SHORT EXERCISE. From the first line of the data below, copy each line up to the one containing "return front, front_x, d.side_pocket_back, back_x, crown", and include that line too.

╭──

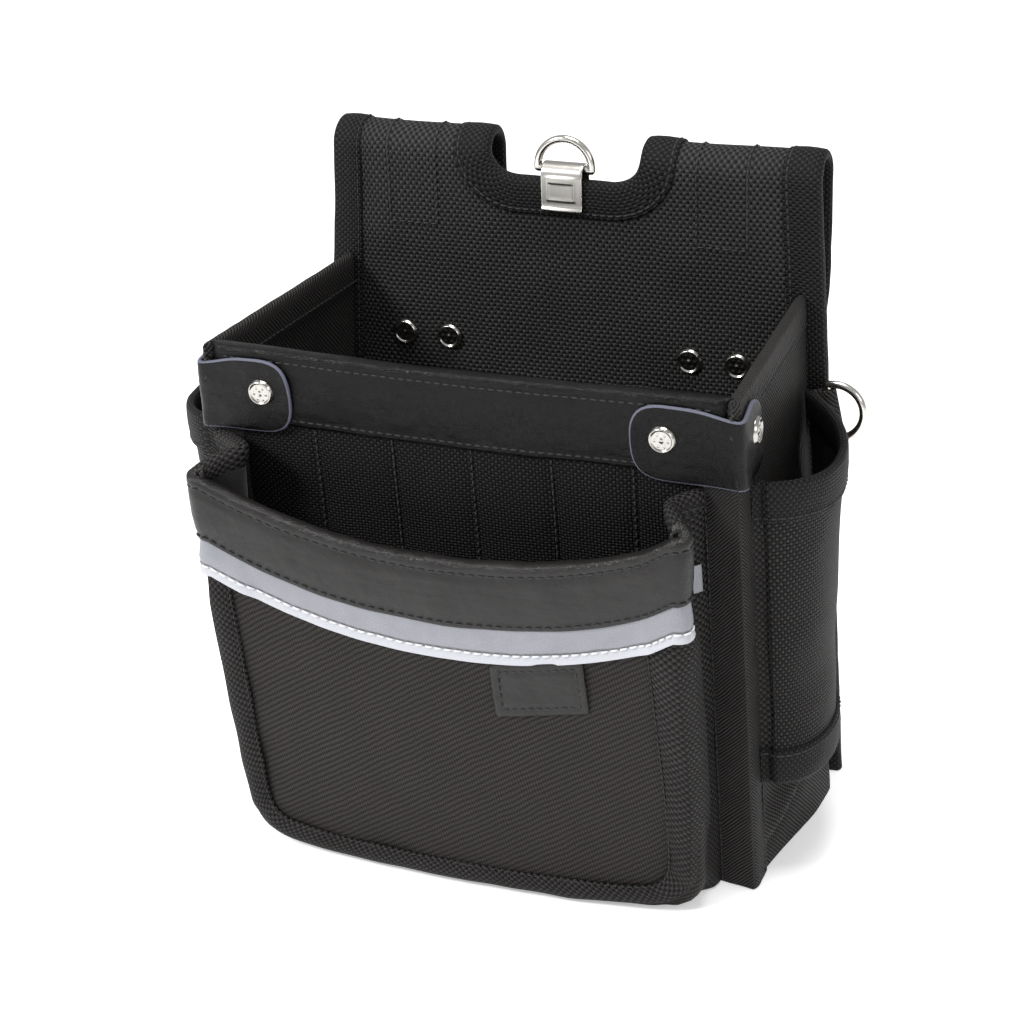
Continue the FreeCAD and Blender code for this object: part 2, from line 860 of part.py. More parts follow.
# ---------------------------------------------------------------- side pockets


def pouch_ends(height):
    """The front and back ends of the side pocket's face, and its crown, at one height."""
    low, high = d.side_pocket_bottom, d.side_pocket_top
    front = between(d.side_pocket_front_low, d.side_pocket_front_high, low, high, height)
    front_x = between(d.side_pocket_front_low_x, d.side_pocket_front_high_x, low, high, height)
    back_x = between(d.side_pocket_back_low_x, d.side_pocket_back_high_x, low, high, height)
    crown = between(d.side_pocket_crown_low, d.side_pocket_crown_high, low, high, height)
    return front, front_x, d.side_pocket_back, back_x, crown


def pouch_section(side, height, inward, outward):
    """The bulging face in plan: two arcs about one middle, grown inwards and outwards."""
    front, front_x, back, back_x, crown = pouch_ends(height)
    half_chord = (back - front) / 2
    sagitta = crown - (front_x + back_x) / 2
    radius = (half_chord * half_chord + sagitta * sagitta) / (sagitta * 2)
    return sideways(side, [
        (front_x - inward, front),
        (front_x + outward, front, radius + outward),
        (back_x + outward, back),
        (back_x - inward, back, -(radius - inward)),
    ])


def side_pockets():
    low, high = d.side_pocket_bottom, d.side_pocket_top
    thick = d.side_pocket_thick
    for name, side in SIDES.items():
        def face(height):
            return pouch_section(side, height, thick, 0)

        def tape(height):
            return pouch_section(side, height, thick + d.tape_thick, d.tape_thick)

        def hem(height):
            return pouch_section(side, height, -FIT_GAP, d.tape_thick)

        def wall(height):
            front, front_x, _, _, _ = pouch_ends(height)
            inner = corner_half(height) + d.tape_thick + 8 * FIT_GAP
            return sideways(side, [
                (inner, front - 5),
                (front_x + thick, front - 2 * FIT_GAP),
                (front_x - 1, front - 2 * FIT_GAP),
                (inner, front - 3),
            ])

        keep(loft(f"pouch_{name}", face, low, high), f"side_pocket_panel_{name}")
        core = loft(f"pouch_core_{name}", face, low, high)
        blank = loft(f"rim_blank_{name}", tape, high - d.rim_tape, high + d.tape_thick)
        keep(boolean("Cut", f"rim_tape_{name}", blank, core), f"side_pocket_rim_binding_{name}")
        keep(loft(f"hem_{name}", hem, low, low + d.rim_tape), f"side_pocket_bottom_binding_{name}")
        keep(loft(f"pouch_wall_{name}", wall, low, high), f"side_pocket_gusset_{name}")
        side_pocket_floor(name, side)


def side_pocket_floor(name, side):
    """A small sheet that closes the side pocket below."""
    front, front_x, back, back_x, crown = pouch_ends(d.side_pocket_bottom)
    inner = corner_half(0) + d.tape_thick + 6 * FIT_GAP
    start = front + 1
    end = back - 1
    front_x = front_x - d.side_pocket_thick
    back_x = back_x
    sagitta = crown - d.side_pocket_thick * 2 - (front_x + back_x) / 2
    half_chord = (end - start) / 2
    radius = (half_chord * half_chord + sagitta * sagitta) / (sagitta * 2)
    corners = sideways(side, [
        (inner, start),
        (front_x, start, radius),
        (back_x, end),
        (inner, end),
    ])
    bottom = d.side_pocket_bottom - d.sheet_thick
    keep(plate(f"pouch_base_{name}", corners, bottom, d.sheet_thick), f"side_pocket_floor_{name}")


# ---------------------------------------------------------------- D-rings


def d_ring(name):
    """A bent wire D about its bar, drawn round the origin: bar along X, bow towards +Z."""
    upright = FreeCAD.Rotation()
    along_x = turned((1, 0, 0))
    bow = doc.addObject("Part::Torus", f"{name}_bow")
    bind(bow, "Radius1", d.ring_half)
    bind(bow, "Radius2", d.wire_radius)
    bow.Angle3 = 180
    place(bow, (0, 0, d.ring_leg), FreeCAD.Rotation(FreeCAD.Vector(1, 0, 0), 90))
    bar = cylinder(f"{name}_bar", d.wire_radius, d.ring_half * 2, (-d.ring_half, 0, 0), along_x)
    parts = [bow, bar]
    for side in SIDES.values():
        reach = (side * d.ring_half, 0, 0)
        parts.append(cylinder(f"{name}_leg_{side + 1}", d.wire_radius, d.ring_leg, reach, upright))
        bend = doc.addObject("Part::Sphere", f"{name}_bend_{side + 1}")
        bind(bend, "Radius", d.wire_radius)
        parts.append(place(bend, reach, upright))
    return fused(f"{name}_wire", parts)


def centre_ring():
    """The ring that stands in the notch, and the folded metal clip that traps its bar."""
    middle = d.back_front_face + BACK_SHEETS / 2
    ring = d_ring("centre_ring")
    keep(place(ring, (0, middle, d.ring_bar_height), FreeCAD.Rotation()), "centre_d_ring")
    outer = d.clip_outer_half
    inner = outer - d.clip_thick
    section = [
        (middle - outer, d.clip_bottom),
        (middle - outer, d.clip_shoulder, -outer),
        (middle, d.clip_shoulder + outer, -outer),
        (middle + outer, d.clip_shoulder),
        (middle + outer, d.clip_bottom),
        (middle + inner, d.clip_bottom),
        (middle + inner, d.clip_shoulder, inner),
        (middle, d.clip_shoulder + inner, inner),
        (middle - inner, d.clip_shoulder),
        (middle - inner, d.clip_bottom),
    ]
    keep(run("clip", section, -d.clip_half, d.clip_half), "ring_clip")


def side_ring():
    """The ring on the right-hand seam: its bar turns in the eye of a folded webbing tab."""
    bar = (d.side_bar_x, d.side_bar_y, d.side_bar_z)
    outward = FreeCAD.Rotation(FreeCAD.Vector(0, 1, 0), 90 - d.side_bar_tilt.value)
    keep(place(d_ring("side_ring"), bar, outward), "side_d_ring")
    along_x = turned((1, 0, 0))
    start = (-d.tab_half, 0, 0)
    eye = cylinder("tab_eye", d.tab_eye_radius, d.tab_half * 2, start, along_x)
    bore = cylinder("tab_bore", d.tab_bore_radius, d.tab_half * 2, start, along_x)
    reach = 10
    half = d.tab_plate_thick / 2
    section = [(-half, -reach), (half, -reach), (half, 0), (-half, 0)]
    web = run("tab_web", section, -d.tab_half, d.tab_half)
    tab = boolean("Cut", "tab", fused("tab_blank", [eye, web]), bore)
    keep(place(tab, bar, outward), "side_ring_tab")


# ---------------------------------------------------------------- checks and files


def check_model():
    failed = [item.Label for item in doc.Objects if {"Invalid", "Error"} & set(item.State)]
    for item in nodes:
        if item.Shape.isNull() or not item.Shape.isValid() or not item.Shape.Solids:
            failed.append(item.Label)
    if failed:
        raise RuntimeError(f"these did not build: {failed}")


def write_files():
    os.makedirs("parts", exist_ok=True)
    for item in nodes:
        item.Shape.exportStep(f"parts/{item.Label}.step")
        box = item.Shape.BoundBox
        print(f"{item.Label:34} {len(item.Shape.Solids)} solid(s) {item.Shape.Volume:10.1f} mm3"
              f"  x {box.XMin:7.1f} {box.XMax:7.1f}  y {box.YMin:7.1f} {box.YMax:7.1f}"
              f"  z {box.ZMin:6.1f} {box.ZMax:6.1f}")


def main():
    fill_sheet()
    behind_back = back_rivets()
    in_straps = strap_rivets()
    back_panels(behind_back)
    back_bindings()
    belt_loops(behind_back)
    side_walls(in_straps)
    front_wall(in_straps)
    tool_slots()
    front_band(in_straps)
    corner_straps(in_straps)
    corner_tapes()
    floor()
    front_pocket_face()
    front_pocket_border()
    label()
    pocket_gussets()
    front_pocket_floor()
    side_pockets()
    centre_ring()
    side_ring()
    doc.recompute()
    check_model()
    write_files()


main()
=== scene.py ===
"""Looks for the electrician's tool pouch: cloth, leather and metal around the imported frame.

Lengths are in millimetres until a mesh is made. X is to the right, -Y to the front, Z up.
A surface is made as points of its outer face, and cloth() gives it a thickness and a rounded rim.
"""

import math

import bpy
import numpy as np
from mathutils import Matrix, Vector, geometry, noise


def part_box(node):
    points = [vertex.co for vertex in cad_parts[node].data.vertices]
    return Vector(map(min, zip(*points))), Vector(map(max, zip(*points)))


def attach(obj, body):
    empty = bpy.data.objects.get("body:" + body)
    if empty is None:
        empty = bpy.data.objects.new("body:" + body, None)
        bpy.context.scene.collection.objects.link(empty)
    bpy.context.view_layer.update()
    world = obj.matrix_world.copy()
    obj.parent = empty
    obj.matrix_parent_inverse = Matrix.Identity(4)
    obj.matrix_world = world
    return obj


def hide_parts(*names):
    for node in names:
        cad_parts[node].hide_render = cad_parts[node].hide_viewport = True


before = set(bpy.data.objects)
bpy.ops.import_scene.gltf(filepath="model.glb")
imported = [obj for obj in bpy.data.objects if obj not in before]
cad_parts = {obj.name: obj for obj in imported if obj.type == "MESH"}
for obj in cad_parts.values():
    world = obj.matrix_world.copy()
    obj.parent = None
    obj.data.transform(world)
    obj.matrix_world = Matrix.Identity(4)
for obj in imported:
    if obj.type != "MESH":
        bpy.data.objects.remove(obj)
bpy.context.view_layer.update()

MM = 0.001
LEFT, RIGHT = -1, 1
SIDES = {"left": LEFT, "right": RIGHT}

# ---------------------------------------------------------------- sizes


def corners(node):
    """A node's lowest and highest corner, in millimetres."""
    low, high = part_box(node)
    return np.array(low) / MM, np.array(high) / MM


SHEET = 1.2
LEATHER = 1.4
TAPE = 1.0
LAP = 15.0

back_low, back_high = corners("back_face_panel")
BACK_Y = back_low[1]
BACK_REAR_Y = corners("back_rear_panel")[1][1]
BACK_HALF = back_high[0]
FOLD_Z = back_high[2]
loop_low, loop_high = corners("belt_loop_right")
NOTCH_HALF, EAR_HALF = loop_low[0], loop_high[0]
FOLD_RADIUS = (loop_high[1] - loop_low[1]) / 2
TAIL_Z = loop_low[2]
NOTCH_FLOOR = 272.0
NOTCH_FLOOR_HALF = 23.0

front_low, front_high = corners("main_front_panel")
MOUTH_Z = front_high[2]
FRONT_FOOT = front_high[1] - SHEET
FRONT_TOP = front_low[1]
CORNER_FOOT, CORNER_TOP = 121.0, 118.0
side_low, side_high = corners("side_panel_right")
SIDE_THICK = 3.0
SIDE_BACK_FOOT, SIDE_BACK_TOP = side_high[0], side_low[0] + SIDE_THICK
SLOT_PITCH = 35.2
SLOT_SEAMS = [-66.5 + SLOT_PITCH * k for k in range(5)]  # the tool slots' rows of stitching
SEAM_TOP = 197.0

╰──

EXERCISE ANSWER.
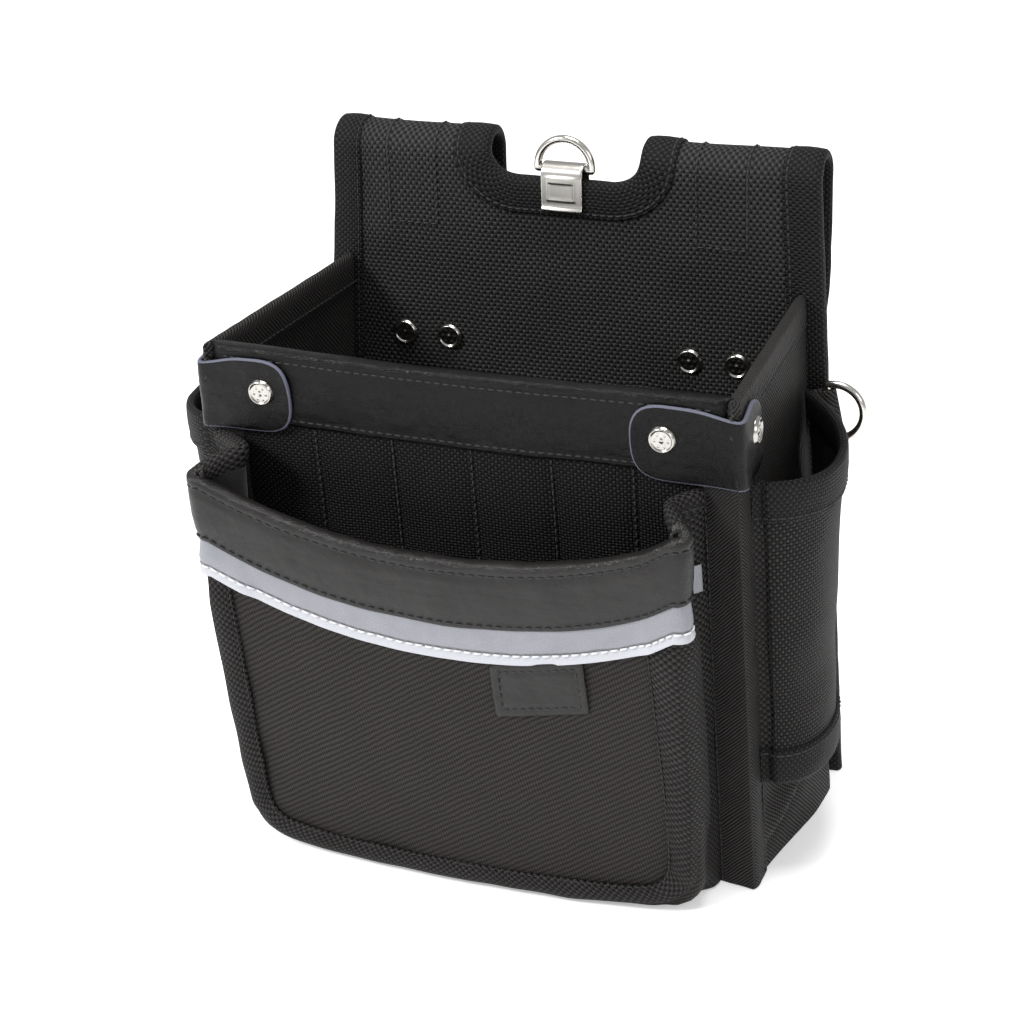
Continue the FreeCAD and Blender code for this object: part 2, from line 860 of part.py. More parts follow.
# ---------------------------------------------------------------- side pockets


def pouch_ends(height):
    """The front and back ends of the side pocket's face, and its crown, at one height."""
    low, high = d.side_pocket_bottom, d.side_pocket_top
    front = between(d.side_pocket_front_low, d.side_pocket_front_high, low, high, height)
    front_x = between(d.side_pocket_front_low_x, d.side_pocket_front_high_x, low, high, height)
    back_x = between(d.side_pocket_back_low_x, d.side_pocket_back_high_x, low, high, height)
    crown = between(d.side_pocket_crown_low, d.side_pocket_crown_high, low, high, height)
    return front, front_x, d.side_pocket_back, back_x, crown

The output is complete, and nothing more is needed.